WHAT THE EXERCISE ASKS | Output every line below without omitting or altering anything.

-- START OF DATASET SECTION --

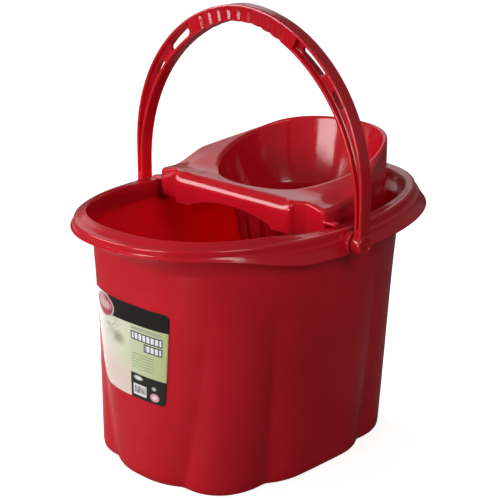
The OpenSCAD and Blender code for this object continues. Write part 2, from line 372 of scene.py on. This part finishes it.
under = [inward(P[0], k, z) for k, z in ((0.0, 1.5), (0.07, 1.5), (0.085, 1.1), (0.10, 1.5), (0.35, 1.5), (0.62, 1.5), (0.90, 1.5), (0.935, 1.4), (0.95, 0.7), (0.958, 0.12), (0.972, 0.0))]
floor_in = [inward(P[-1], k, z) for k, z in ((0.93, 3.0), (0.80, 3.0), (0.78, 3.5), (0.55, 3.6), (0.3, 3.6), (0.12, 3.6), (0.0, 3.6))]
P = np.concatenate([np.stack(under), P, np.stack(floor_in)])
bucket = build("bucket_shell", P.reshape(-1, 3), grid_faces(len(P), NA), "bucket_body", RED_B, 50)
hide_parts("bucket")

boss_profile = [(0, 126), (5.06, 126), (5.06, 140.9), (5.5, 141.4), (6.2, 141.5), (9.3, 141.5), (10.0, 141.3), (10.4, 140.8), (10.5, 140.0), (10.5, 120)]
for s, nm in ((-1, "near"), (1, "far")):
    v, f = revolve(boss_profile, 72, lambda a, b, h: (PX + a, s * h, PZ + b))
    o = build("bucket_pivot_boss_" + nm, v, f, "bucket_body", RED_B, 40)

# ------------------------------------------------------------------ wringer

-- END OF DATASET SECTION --

ANSWER TO THIS EXERCISE |
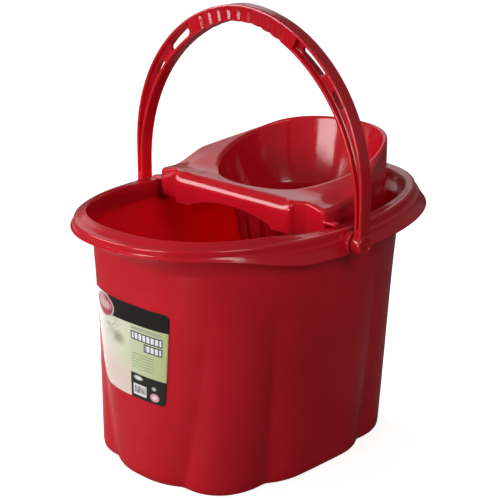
The OpenSCAD and Blender code for this object continues. Write part 2, from line 372 of scene.py on. This part finishes it.
under = [inward(P[0], k, z) for k, z in ((0.0, 1.5), (0.07, 1.5), (0.085, 1.1), (0.10, 1.5), (0.35, 1.5), (0.62, 1.5), (0.90, 1.5), (0.935, 1.4), (0.95, 0.7), (0.958, 0.12), (0.972, 0.0))]
floor_in = [inward(P[-1], k, z) for k, z in ((0.93, 3.0), (0.80, 3.0), (0.78, 3.5), (0.55, 3.6), (0.3, 3.6), (0.12, 3.6), (0.0, 3.6))]
P = np.concatenate([np.stack(under), P, np.stack(floor_in)])
bucket = build("bucket_shell", P.reshape(-1, 3), grid_faces(len(P), NA), "bucket_body", RED_B, 50)
hide_parts("bucket")

boss_profile = [(0, 126), (5.06, 126), (5.06, 140.9), (5.5, 141.4), (6.2, 141.5), (9.3, 141.5), (10.0, 141.3), (10.4, 140.8), (10.5, 140.0), (10.5, 120)]
for s, nm in ((-1, "near"), (1, "far")):
    v, f = revolve(boss_profile, 72, lambda a, b, h: (PX + a, s * h, PZ + b))
    o = build("bucket_pivot_boss_" + nm, v, f, "bucket_body", RED_B, 40)

# ------------------------------------------------------------------ wringer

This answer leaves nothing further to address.